Da quanto tempo la vostra azienda è certificata bio? Perché questa scelta?
Siamo ufficialmente bio dal 2010. Coltivare bio è uno dei tasselli di un progetto più ampio che ci vede impegnati come custodi, non sfruttatori dell’ambiente che ci ospita: il Parco Naturale del Conero. Vent’anni prima di certificare bio gestivamo già l’azienda secondo criteri di sostenibilità ambientale.
Ha incontrato difficoltà nella conduzione dell’azienda con metodo bio, soprattutto nel periodo di conversione?
Nessuna difficoltà, la certificazione ha formalizzato una prassi preesistente.
E per quanto riguarda le pratiche burocratiche? Rappresentano un problema? In che termini l’organismo di certificazione può fare la differenza in questa fase?
Certamente la burocrazia è una nota dolente, in particolar modo per la certificazione del biologico in cui, a mio parere, non tutta la documentazione richiesta è strettamente funzionale a garantire la tutela del consumatore. Ritengo si potrebbe lavorare seriamente per una razionalizzazione in questo senso. Per quanto riguarda la scelta dell’organismo di certificazione, nella prima fase ci siamo rivolti a un altro ente e, solo da qualche anno, a Valoritalia. Rivolgersi allo stesso organismo di controllo che ci seguiva nella parte del regolamentato ha senz’altro contribuito a snellire le operazioni della certificazione.
In merito al posizionamento sul mercato, la certificazione bio ha migliorato o peggiorato la situazione della sua azienda?
In questi diciannove anni di storia ci sono stati dei notevoli cambiamenti: il marchio bio sul vino, quando abbiamo iniziato, generava una certa diffidenza nel consumatore. Esisteva un preconcetto per cui l’etichetta bio, nel vino, rappresentasse una sorta di escamotage per far accettare vini difettosi in nome di una maggiore “naturalità”. Non ci siamo fatti intimidire perché il nostro progetto aveva una veduta più ampia ed eravamo sorretti, comunque, dalla sicurezza profonda che si potesse ottenere un prodotto biologico di ottima qualità. Col tempo le cose sono cambiate e oggi questa diffidenza si è notevolmente attenuata. I mercati esteri, poi, considerano la certificazione biologica come una conditio sine qua non…
Per quale motivo, a suo parere, le Marche sono tra le prime regioni, in termini di numero di aziende, a certificare bio in Italia?
Mi piace pensare che in questa regione il valore della tutela e del rispetto, non lo sfruttamento indiscriminato, siano alla base della relazione tra l’uomo e la terra.
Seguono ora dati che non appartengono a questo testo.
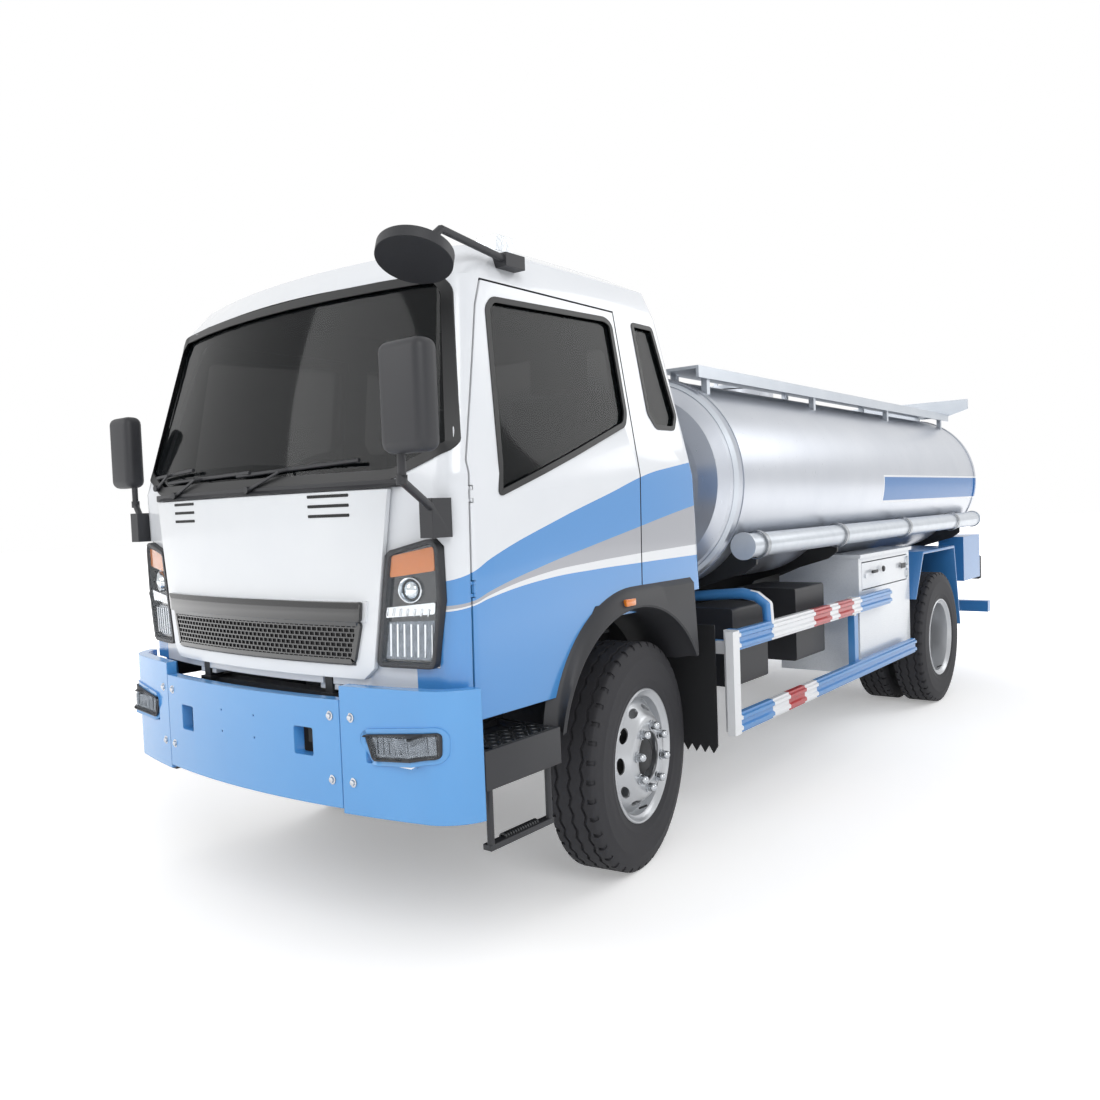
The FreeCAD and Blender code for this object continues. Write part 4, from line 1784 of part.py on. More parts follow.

A partire dalla sua esperienza, che futuro vede per l’agricoltura bio nelle Marche e in Italia?
Penso che il numero di aziende biologiche sia destinato ad aumentare, anche per una forte richiesta del mercato.
Avete deciso di aderire al progetto IOF promosso da Valoritalia come azienda pilota. La scelta del biologico e un approccio di particolare apertura verso l’innovazione tecnologica possono, a suo parere, essere messe in relazione?
Gestire un’azienda a conduzione biologica richiede un particolare approccio organizzativo. Ad esempio, nell’agricoltura convenzionale una grande macchina sparge il trattamento in poco tempo su tutti i vigneti di un’azienda in tempi prestabiliti, senza fare distinzioni di sorta.
Nel biologico occorre valutare i tempi e le modalità con cui intervenire, senza l’uso di prodotti chimici di sintesi, naturalmente, in modo mai uniforme e con strumenti meno impattanti. Tutto ciò comporta una maggiore difficoltà di gestione. Non si tratta di tornare indietro e lavorare alla maniera degli antichi, lasciando semplicemente che la natura faccia il suo corso. Per ottenere dei buoni risultati occorre trovare strumenti alternativi e le nuove tecnologie possono rappresentare un ottimo supporto.